* Task prompt: Everything from the line with "obj.matrix_parent_inverse = Matrix.Identity(4)" through the line with "before = set(bpy.data.objects)" should be repeated exactly, both of those lines included, and nothing else.

* Provided material:
Start

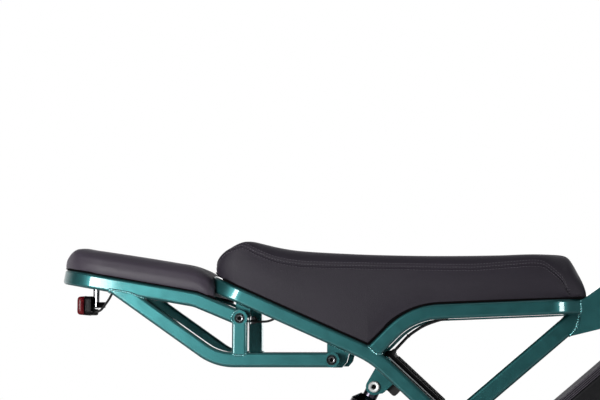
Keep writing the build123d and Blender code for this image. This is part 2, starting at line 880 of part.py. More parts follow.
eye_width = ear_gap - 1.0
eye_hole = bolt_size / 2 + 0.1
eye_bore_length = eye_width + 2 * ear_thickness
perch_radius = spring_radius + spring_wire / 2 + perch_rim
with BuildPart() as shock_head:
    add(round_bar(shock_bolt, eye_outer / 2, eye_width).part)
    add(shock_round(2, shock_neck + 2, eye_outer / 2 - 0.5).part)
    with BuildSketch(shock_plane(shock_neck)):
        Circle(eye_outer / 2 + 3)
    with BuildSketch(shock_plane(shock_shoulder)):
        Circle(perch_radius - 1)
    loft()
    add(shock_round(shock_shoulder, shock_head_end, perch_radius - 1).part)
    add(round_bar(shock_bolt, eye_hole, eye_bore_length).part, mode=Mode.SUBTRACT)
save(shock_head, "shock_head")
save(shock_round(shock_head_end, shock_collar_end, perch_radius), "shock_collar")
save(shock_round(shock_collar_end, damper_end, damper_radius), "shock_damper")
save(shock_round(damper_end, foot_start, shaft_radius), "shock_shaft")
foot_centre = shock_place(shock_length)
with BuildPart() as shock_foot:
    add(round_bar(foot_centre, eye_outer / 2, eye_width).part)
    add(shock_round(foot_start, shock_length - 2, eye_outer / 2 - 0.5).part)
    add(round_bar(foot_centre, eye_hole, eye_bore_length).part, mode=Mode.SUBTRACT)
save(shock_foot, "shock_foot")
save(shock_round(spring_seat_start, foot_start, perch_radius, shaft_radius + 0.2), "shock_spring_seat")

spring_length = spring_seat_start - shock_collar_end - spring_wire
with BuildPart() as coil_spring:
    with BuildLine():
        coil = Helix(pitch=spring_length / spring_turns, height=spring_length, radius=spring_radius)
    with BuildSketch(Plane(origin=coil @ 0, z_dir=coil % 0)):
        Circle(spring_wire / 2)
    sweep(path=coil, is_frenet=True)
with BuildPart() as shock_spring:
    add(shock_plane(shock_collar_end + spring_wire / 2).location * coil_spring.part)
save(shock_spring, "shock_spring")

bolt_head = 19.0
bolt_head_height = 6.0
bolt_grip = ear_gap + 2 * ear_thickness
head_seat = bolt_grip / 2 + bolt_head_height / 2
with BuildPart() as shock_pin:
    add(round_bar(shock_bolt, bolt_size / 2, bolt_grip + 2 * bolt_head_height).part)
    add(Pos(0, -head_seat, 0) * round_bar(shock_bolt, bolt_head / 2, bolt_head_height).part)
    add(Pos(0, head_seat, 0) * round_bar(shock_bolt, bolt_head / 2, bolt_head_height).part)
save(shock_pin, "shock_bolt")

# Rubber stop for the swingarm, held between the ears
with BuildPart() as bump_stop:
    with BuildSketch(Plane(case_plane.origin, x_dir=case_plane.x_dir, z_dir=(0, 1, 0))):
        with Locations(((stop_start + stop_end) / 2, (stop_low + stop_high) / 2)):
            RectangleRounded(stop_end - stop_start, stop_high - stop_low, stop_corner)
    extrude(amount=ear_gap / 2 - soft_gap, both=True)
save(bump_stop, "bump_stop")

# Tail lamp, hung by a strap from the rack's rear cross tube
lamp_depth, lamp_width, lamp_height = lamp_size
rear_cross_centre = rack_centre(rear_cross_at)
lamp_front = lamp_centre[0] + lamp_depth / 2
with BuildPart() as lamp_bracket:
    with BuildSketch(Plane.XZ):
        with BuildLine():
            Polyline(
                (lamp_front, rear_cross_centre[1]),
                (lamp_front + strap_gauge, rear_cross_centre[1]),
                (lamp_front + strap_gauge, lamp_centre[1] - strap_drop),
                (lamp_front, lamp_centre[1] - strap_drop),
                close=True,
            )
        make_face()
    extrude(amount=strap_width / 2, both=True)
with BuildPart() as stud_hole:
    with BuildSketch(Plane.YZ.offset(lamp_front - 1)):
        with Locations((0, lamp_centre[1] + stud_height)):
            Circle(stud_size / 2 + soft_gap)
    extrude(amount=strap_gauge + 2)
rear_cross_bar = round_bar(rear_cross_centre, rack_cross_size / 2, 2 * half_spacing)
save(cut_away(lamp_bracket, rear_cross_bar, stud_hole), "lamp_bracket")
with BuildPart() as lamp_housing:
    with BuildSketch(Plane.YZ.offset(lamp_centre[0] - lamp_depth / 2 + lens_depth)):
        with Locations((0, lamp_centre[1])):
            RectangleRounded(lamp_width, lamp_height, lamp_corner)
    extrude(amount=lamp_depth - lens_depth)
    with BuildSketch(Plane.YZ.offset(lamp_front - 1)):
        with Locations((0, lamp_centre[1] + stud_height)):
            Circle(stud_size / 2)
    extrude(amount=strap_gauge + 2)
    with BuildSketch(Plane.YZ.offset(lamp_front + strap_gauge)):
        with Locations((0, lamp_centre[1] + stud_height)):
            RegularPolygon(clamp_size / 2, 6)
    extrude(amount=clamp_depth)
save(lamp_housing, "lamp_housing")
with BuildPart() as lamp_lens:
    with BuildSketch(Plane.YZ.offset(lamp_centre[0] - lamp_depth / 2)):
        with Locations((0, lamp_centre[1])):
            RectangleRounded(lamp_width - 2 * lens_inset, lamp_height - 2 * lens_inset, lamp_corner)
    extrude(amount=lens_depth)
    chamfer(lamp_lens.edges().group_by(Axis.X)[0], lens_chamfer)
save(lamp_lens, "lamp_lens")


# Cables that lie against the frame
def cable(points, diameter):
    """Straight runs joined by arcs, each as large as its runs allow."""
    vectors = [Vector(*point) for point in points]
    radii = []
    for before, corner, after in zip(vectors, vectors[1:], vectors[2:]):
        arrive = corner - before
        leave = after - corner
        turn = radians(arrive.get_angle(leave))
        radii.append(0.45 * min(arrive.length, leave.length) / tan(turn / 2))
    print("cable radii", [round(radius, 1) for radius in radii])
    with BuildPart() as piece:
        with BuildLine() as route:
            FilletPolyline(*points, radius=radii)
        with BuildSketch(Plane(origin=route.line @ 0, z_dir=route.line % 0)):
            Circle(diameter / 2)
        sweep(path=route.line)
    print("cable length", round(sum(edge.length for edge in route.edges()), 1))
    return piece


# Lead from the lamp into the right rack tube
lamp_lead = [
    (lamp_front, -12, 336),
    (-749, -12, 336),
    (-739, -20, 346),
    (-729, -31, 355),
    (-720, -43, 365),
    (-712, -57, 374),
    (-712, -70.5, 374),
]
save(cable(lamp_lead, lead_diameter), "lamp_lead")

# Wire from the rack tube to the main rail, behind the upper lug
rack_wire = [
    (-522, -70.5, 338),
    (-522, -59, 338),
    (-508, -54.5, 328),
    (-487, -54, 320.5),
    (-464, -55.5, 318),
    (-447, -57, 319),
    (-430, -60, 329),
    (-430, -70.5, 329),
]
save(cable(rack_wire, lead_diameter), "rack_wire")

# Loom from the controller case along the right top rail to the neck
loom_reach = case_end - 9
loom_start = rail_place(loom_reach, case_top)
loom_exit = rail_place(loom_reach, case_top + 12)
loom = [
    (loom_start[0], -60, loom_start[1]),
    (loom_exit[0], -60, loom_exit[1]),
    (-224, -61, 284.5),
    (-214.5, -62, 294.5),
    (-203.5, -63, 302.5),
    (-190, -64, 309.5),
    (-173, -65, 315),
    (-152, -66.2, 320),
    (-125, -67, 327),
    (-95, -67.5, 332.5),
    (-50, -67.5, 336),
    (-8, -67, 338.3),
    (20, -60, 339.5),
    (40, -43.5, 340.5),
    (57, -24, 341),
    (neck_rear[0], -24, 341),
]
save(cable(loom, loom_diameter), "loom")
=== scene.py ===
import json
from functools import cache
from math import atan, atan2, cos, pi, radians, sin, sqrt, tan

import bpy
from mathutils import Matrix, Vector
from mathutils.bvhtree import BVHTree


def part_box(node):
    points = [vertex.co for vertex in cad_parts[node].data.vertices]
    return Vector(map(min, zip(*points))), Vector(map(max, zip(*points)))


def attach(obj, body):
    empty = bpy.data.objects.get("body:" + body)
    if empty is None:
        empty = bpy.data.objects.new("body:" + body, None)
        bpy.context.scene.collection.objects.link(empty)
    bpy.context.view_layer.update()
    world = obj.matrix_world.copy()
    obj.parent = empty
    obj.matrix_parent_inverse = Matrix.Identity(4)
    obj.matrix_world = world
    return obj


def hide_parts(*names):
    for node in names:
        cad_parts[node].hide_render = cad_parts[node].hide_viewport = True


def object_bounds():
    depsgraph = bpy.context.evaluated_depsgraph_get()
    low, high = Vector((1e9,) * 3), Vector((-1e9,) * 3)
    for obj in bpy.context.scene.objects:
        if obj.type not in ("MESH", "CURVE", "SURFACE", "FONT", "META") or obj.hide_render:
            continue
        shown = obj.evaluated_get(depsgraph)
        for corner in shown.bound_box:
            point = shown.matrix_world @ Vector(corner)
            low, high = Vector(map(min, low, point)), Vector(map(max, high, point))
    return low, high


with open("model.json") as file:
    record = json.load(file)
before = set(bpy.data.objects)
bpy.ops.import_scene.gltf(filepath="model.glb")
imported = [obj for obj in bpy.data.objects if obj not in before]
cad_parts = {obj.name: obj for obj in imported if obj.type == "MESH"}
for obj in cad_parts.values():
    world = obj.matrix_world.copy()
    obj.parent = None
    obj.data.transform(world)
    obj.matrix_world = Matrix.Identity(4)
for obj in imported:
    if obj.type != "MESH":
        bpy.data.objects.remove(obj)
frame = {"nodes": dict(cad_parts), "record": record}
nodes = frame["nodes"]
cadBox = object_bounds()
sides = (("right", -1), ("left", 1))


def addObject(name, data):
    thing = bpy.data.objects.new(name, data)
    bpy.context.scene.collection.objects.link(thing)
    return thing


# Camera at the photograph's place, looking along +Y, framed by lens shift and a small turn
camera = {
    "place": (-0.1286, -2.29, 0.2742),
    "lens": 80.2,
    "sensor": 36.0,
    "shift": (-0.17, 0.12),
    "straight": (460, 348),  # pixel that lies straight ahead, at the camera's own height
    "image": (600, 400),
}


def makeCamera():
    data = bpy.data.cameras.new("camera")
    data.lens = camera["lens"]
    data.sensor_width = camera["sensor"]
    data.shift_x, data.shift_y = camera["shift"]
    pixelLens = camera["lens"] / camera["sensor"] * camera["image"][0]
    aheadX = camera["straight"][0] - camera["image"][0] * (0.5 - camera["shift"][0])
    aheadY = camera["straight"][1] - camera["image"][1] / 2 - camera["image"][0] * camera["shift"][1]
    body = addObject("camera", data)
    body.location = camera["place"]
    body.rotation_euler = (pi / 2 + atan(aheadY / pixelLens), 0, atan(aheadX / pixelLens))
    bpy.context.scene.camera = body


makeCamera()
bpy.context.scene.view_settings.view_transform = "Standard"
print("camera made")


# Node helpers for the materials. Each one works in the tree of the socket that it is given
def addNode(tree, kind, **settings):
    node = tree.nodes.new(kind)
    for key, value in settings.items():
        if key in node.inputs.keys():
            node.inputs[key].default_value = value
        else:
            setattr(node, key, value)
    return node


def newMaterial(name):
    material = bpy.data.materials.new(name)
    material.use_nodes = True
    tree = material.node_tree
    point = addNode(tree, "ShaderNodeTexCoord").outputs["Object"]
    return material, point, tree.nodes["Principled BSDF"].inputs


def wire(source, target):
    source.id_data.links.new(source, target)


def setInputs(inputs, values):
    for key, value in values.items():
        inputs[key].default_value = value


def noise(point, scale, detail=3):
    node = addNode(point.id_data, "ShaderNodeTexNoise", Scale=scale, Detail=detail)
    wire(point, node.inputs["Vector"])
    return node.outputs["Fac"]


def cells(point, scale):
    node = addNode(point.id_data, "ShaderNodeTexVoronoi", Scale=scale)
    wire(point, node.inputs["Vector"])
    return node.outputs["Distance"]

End

* Correct answer:
    obj.matrix_parent_inverse = Matrix.Identity(4)
    obj.matrix_world = world
    return obj


def hide_parts(*names):
    for node in names:
        cad_parts[node].hide_render = cad_parts[node].hide_viewport = True


def object_bounds():
    depsgraph = bpy.context.evaluated_depsgraph_get()
    low, high = Vector((1e9,) * 3), Vector((-1e9,) * 3)
    for obj in bpy.context.scene.objects:
        if obj.type not in ("MESH", "CURVE", "SURFACE", "FONT", "META") or obj.hide_render:
            continue
        shown = obj.evaluated_get(depsgraph)
        for corner in shown.bound_box:
            point = shown.matrix_world @ Vector(corner)
            low, high = Vector(map(min, low, point)), Vector(map(max, high, point))
    return low, high


with open("model.json") as file:
    record = json.load(file)
before = set(bpy.data.objects)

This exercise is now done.